Manifestement, votre initiative touche une corde sensible…

Sarah La porno, omniprésente de nos jours, impose une certaine idée de ce que devrait être la sexualité. Mais, pour beaucoup d’entre nous, il y a une méchante marge entre ce modèle et ce qu’on vit vraiment. Et ça génère des complexes, voire de la honte. C’est fou ce que les femmes portent en elles de secrets.

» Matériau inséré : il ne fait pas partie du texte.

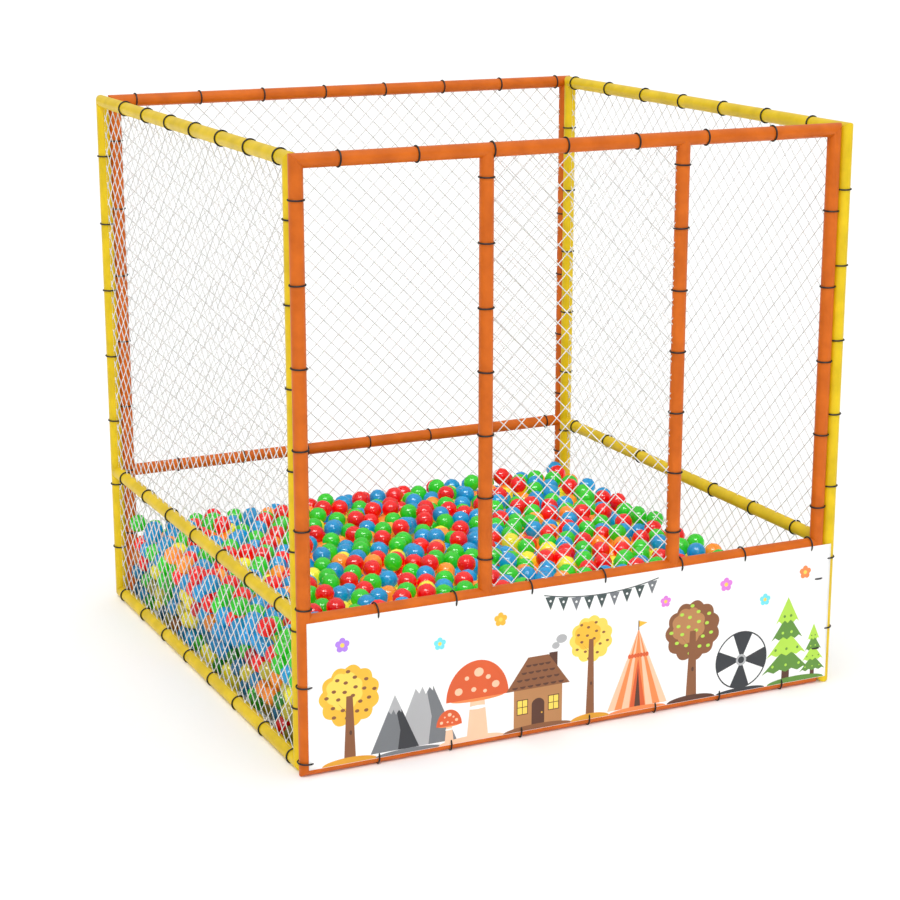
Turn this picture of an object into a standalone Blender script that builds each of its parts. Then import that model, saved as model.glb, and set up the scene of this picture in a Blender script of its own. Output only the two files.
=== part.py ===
"""Square ball pit of four foam-covered tube panels, with nets, a front banner and a heap of balls.

Metres, +Z up. The front panel faces -Y. The origin is on the floor, under the middle of the whole object.
The four panels stand in a pinwheel: each one is the front panel turned about the pit's middle by a quarter,
a half or three quarters of a turn, so each panel starts beside the end post of the one before it.
"""

import bmesh
import bpy
from math import cos, pi, radians, sin, sqrt, tan
from mathutils import Matrix, Vector, noise

# Overall sizes
PIT_SIDE = 2.0
PIT_HEIGHT = 1.96
MID_RAIL_HEIGHT = 0.51
# How far the door posts stand from the middle, as a share of half the pit's side
DOOR_POST_SHARE = 0.35

# Tube and foam
SLEEVE_DIAMETER = 0.046
STEEL_DIAMETER = 0.028
STEEL_WALL = 0.0015
SLIT_WIDTH = 0.0006
SLEEVE_SIDES = 12
STEEL_SIDES = 8
VENT_DIAMETER = 0.008

# Seating gap between pieces that touch on the real pit
GAP = 0.0003
# How far a cutter reaches past what it cuts
OVERRUN = 0.004
# Corners of one piece that are nearer than this are one corner
MERGE_DISTANCE = 0.0001

# Corner bolts and their weld nuts
BOLT_DIAMETER = 0.008
BOLT_HEAD_DIAMETER = 0.016
BOLT_HEAD_HEIGHT = 0.0045
BOLT_HEAD_CROWN_SHARE = 0.5
BOLT_END_DISTANCE = 0.25
BOLT_SIDES = 8
NUT_DIAMETER = 0.015
NUT_HEIGHT = 0.0055
NUT_SIDES = 6
FOAM_POCKET_CLEARANCE = 0.0008

# Edges sharper than these angles stay creased
TUBE_CREASE = radians(40)
FRAME_CREASE = radians(50)
BALL_CREASE = radians(80)

# Nets: the solid nets have a coarse mesh, with the real ones' outline and diamond shape
NET_MESH_PITCH = 0.42
NET_CORD_WIDTH = 0.005
NET_THICKNESS = 0.003

# Banner, and the ties that hold its top edge
BANNER_THICKNESS = 0.0008
TIE_WIDTH = 0.0045
TIE_THICKNESS = 0.0018
TIE_SLOT_CLEARANCE = 0.0004
TOP_TIE_COUNT = 7
BOTTOM_TIE_COUNT = 7
# The first tie's place and the ties' spacing, as shares of the rails' span between the posts' middles
TOP_TIE_START_SHARE = 0.12685
TOP_TIE_SPACING_SHARE = 0.14258
BOTTOM_TIE_START_SHARE = 0.12633
BOTTOM_TIE_SPACING_SHARE = 0.13367

# Balls
BALL_DIAMETER = 0.07
BALL_SPACING = 0.08
# How far a ball of the heap may lie from its even place
BALL_WANDER = 0.005
BED_TOP = 0.335
BED_WAVE_HEIGHT = 0.006
BED_WAVE_LENGTH = 1.1
DOME_RISE = 0.026
WALL_DOME_RISE = 0.024
LOOSE_BALL_PROUD = 0.012

# Where the loose balls lie, as shares of half the pit's side from its middle
LOOSE_BALL_PLACE_SHARES = {
    "loose_ball_green_1": (0.80, 0.78),
    "loose_ball_green_2": (0.05, 0.55),
    "loose_ball_red_1": (-0.16, 0.76),
    "loose_ball_red_2": (-0.30, -0.22),
    "loose_ball_blue_1": (0.80, -0.34),
    "loose_ball_yellow_1": (0.30, 0.10),
}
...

Sophie Bédard Beaucoup de celles qui nous ont envoyé des textes mettaient des mots pour la première fois sur certains épisodes. Pas forcément traumatisants – c’était parfois cocasse. Reste que ça révèle à quel point les non-dits persistent. Elles avaient besoin de se vider le cœur. Ça fait du bien de lire d’autres filles qui disent avoir de la difficulté à jouir en couple, ou qui, comme moi, ont longtemps eu des douleurs pendant la pénétration. On se sent moins seule. Des hommes qui nous ont lues disent aussi que ça leur a permis de comprendre bien des choses.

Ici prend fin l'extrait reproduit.